Now consider completely random insertions or 16-byte records and assume that the keys will spilt completely uniformly among the subtrees.

1. Every 1M insertions, you need to spill from level-1 (root buffer) to level-2, which generates about 32 IOs 2. Additionnally, every 32M insertions, you need to spill all level-2 buffers to level-3, which generates 3232 IOs n. every 32^(n-1) M.insertions, you need an additional 32^n IOs to spill from level-n to level-(n+1)

So, all in all, to insert 32^n M.records, you need a total of (n+1)32^(n+1) I/Os, which means 32(n+1) IO per 1M insertions.

For example, in a 16TiB data store, i.e. with n=8, you need 288 IOs per million insertions, or about 2400 random insertions/second at 1s/random IO.

In comparison, a B-Tree with a fanout 1024 and a block size 16KiB would generate about 4 random IOs per insertion. These IOs would be dominated by the seek time (~10ms), so you could get only 25 insertions per second.

On the other hand, a point query in this B-Tree would take 4 IOs instead of 8 random I/Os in the fractal tree. So, that's the tradeoff: much better insertion rate vs. slightly worse query time.

Note that a small fanout (about square root of the equivalent B-tree fanout) is important. If you take 1024 as fanout in the fractal tree, the tree has half the height, but the number of IOs per 1M insertions drops to 10245 instead of 32*9.

Have I got it right?


The argument I like goes like this:

Flushing one buffer one level down costs O(1) I/Os. It moves B elements, so flushing one element one level down costs O(1/B) amortized I/Os. The tree has fanout O(1), so it has height O(log N). Therefore, each element must be flushed O(log N) times before it reaches its target leaf. So the cost to get one element down to its leaf is O((log N)/B) amortized I/Os.

Compare this with a B-tree, which costs O(log_B N) = O((log N)/(log B)) per insertion.

I'm pretty sure your math is right, though it attacks it from the other direction and I've only just skimmed it. It seems sound though.

The point query tradeoff is there in the theory, you're right, but it assumes a cold cache. In practice, most people have enough RAM for all their internal nodes, whether they're using a B-tree or a fractal tree, so either way it's typically 1 I/O per random point query in either data structure.

Be careful with asterisks here. :)


Good.

Now, what is the recommanded layout of the node buffers (the 4MiB buffers). I've read about Packed Memory Arrays, but don't quite get the complete idea. Can we really do better than read, merge, write ?

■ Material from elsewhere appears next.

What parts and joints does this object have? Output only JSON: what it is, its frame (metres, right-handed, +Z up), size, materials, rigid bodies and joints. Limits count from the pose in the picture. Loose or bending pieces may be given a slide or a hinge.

(A pity there's no preview button on this forum...)


Unsorted is fine, we're just counting I/Os, and it takes O(1) I/Os to read or write a buffer regardless of the layout.


I should add that, to reduce the cost of a flush by a pretty decent constant number of I/Os, you keep one buffer per child in each node. Basically, you want to do the sorting work on arrival into the node, not during the flush.


I'm a little confused. I thought fractal trees worked cache obliviously or am I mistaken?


In theory, it is cache oblivious, and the CO-DAM model informs our decisions about the implementation, but no, the implementation itself isn't actually cache oblivious. Shh, don't tell on us.

A "fractal tree" is defined by our marketing team as "whatever it is we actually implement." If you want to talk cache-oblivious data structures, we can talk about things like the COLA and cache-oblivious streaming B-trees which have rigorous definitions in the literature. At some point, if you want to achieve a certain level of detail, you have to pick one or the other in order to continue the conversation.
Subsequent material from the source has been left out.